On Wednesday, Bell’s takeover of Manitoba Telecom Services received approval from the Competition Bureau, as well as a rubber stamp from the federal Liberal government.

The Competition Bureau took longer than usual to review the $3.1 billion acquisition, mainly because it was concerned with a lessening of competition – especially in wireless.

Manitobans have for years enjoyed lower wireless prices than the rest of Canada thanks to MTS, which has served as a legit fourth rival to the Big Three of Bell, Rogers and Telus. It has even come to the point where black marketeers are selling Manitoba-based plans to Canadians living in other provinces.
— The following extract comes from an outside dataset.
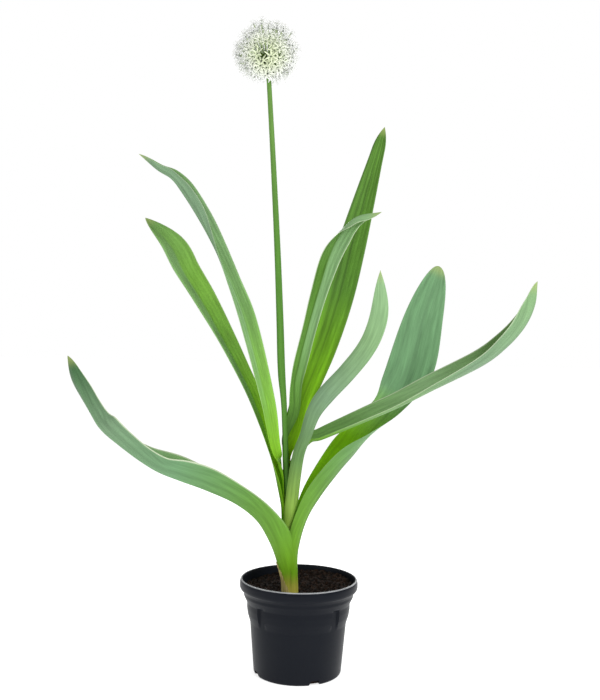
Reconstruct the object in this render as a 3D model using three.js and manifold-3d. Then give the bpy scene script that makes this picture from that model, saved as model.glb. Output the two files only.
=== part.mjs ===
// Potted white giant allium: a bulb plant in flower, in a plain plastic nursery pot.
// Millimetres, +Z up. The origin is the centre of the pot's flat underside, on the floor.
// -Y is the front. Eight leaves rise from one bulb, sheathed in each other round the flower
// stem, which carries a round head of star-shaped florets.
import * as THREE from "three";
import { mergeVertices } from "three/addons/utils/BufferGeometryUtils.js";
import Module from "manifold-3d";

const wasm = await Module();
wasm.setup();

// Driving dimensions of the pot, a standard 17 cm nursery pot of about 2 litres
const POT_HEIGHT = 137;
const RIM_RADIUS = 86.6; // outside of the rim band
const FOOT_RADIUS = 62.6; // where the wall meets the underside
const FLOOR_THICKNESS = 2.4;
const POT_SIDES = 48;
const LUG_COUNT = 4; // raised stacking lugs under the rim, with narrow gaps between them
const LUG_FOOT_Z = 74;
const LUG_TOP_Z = 104;
const DRAFT_RADIUS = 70.2; // plain wall at DRAFT_Z
const DRAFT_Z = 71;
const DRAFT_SLOPE = 0.082; // how much the wall's radius grows per millimetre of height
const NOTCH_WIDTH = 18; // drainage notches at the foot, at the floor
const NOTCH_TOP_WIDTH = 12;
const NOTCH_HEIGHT = 6.5;
const NOTCH_DEPTH = 13;
const NOTCH_COUNT = 4;
const FIRST_NOTCH_AZIMUTH = -67;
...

So what did the bureau do? It went ahead and approved the deal anyway, with a few minor conditions thrown in to help it save face. Bell will carve off a six MTS retail stores, a mere 24,700 wireless subscribers and some wireless spectrum to satellite internet provider Xplornet, plus a quarter of subscribers and 13 stores going to Telus.

Once the cattle trading is done – with no input from the affected customers, mind you – Manitoba’s market share will look like so: Bell at 44 per cent, Rogers at 36 per cent, Telus at 18 per cent and Xplornet at 2 per cent.

The Competition Bureau somehow thinks it did its job. Markham, Ont.-based Xplornet, with a mere 300,000 internet customers across the country, no experience in wireless and piddly resources compared to the Big Three or even MTS, is now expected to be a viable fourth option.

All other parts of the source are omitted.